A longtime Kurdish guerrilla leader, in 2005 Mr Talabani became the head of state of what was supposed to be a new Iraq two years after the country was freed from the rule of Saddam Hussein. He was seen as a unifying elder statesman who could soothe tempers among Iraq’s Shiites, Sunnis and Kurds.
He suffered a stroke in 2012, after which he was moved to Germany for treatment and faded from Iraq’s political life.
Sadi Ahmed Pire, a spokesman for the Kurdish party which Mr Talabani headed, said that his burial would take place in the city of Sulaimaniyah over the weekend.
Following news of Mr Talabani’s death, leaders across Iraq and beyond released statements expressing their condolences.
Mr Talabani was “a longstanding figure in the fight against dictatorship and a sincere partner in building a new democratic Iraq”, Iraqi Prime Minister Haider alAbadi said in a statement posted on Facebook.

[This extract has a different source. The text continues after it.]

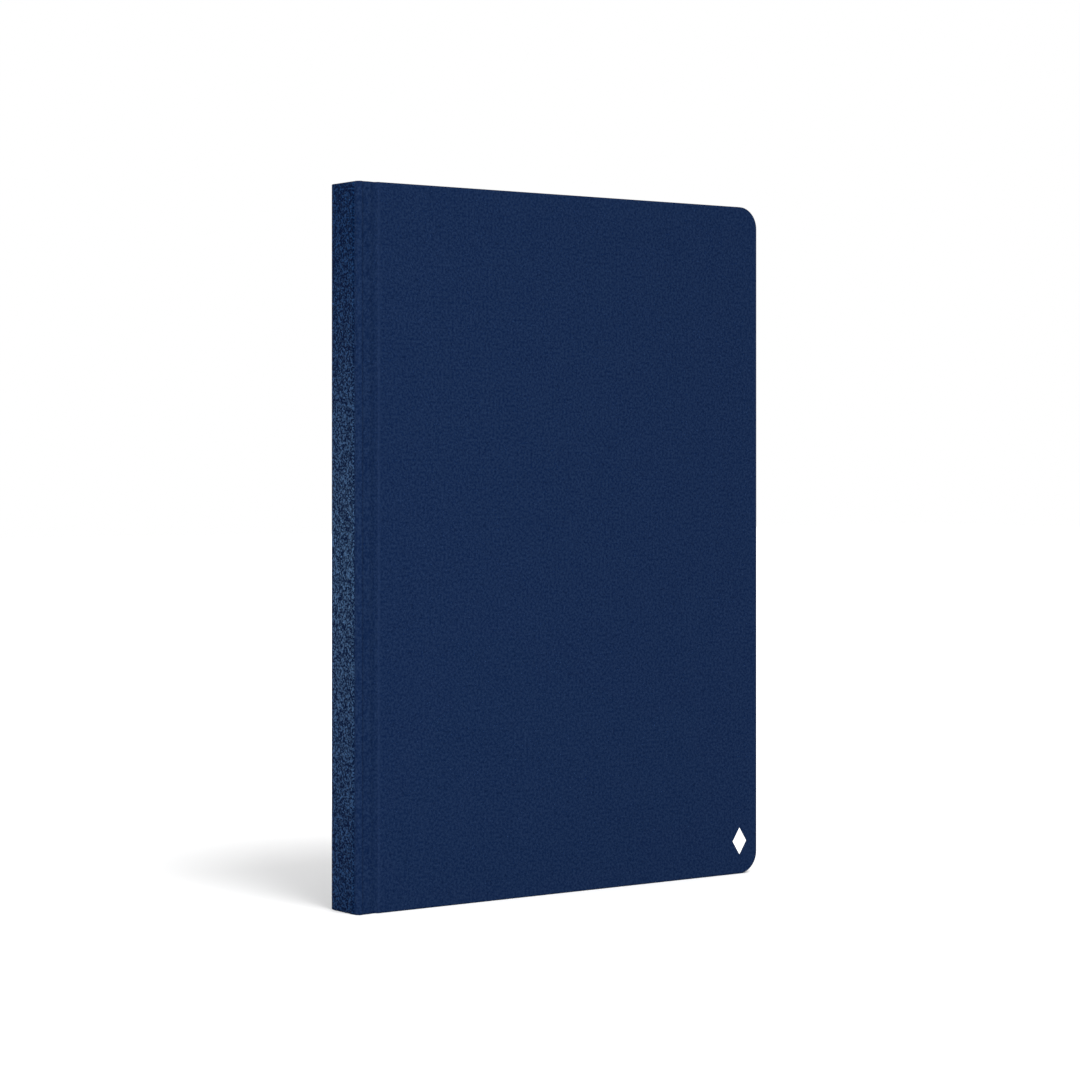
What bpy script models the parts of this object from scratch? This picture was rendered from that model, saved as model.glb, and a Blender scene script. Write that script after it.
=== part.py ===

Kurdish regional president and longtime Talabani rival Masoud Barzani described him on Twitter as a “comrade”.
The United Nations described Mr Talabani as “a leading voice of moderation, dialogue, mutual understanding and respect in Iraq’s contemporary politics” and a “patriot of unique wisdom and foresight”.
“From the battlefront trenches in the 1980s during the struggle against dictatorship to the halls of power in Baghdad in the past decade, ‘Mam Jalal’ worked for and promoted national rights,” said Jan Kubis, the UN’s special representative to Iraq, using Mr Talabani’s Kurdish nickname which translates as “Uncle Jalal”.